→ Entries shown
-- start --

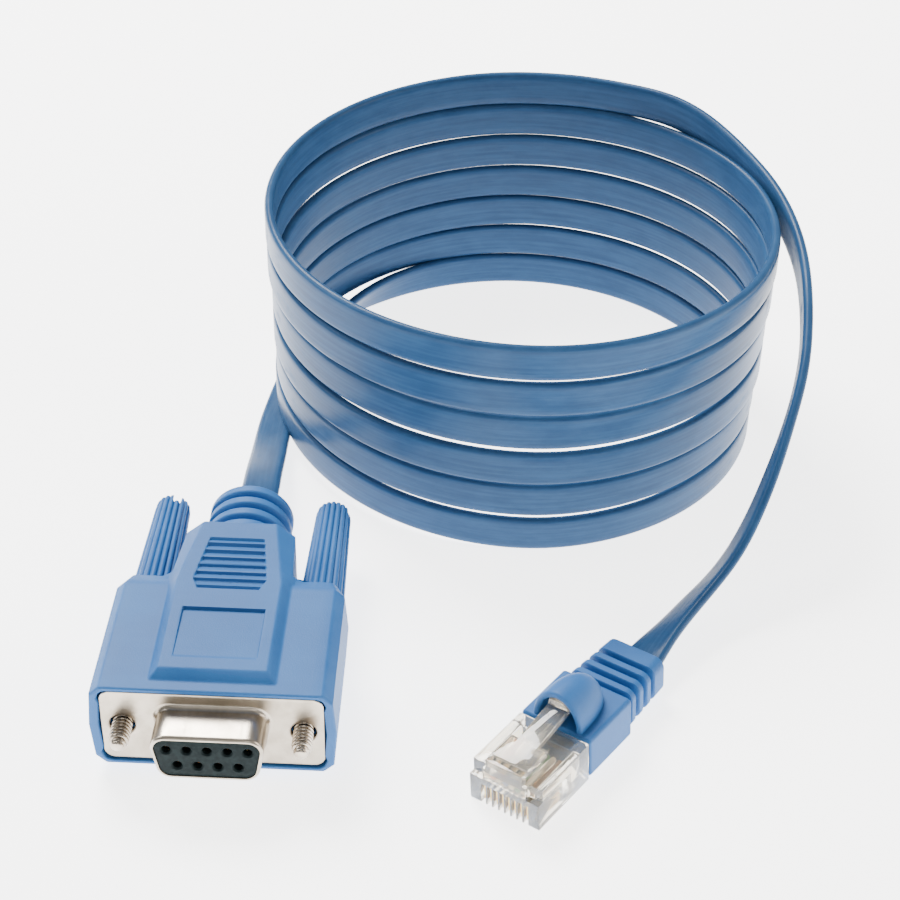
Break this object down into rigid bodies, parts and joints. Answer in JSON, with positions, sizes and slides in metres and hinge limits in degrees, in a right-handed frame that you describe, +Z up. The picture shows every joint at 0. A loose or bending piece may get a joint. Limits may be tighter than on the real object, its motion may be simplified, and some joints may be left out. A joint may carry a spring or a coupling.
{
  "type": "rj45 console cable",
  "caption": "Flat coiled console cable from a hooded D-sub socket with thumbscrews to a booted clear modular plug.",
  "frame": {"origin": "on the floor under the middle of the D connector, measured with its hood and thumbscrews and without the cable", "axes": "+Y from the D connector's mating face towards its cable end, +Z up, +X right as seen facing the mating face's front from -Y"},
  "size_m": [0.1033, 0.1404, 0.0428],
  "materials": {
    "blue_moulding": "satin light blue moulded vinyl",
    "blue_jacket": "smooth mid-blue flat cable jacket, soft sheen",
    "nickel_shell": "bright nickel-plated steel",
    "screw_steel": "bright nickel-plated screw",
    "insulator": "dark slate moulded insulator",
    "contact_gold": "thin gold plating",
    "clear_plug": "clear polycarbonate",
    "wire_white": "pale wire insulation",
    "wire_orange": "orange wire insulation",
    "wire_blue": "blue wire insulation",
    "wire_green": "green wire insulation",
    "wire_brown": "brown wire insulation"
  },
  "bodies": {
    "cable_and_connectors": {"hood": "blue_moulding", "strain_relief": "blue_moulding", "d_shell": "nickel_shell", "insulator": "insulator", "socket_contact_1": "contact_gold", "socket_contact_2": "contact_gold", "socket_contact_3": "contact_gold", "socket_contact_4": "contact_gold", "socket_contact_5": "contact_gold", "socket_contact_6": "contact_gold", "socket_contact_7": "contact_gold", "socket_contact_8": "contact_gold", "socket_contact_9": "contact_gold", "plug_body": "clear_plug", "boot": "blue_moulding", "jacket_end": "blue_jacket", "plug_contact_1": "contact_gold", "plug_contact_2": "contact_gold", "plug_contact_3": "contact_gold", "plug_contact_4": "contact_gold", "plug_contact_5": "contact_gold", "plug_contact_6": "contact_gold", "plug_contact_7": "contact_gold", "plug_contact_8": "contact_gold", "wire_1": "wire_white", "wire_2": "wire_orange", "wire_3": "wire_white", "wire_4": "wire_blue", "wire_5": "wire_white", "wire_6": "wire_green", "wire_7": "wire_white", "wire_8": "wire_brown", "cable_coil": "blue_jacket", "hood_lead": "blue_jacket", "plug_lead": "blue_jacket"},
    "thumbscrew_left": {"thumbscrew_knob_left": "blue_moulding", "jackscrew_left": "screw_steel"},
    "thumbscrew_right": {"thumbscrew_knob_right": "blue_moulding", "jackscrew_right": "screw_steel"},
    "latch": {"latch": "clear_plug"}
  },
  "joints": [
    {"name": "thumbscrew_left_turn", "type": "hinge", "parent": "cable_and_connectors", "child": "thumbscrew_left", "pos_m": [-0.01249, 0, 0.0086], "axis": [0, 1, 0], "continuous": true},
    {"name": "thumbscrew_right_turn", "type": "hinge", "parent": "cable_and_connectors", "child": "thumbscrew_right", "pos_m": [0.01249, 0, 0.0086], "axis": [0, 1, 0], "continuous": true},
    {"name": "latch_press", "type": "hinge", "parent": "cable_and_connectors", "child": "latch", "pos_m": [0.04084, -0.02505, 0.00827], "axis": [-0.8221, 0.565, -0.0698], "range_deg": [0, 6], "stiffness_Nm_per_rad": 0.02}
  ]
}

-- end --
-- start --

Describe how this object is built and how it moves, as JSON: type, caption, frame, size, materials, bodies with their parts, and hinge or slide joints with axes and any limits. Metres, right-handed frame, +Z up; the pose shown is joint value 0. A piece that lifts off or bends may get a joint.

-- end --

→ Requirements
Extract every line above containing the word "object".

→ Completed task
Break this object down into rigid bodies, parts and joints. Answer in JSON, with positions, sizes and slides in metres and hinge limits in degrees, in a right-handed frame that you describe, +Z up. The picture shows every joint at 0. A loose or bending piece may get a joint. Limits may be tighter than on the real object, its motion may be simplified, and some joints may be left out. A joint may carry a spring or a coupling.
Describe how this object is built and how it moves, as JSON: type, caption, frame, size, materials, bodies with their parts, and hinge or slide joints with axes and any limits. Metres, right-handed frame, +Z up; the pose shown is joint value 0. A piece that lifts off or bends may get a joint.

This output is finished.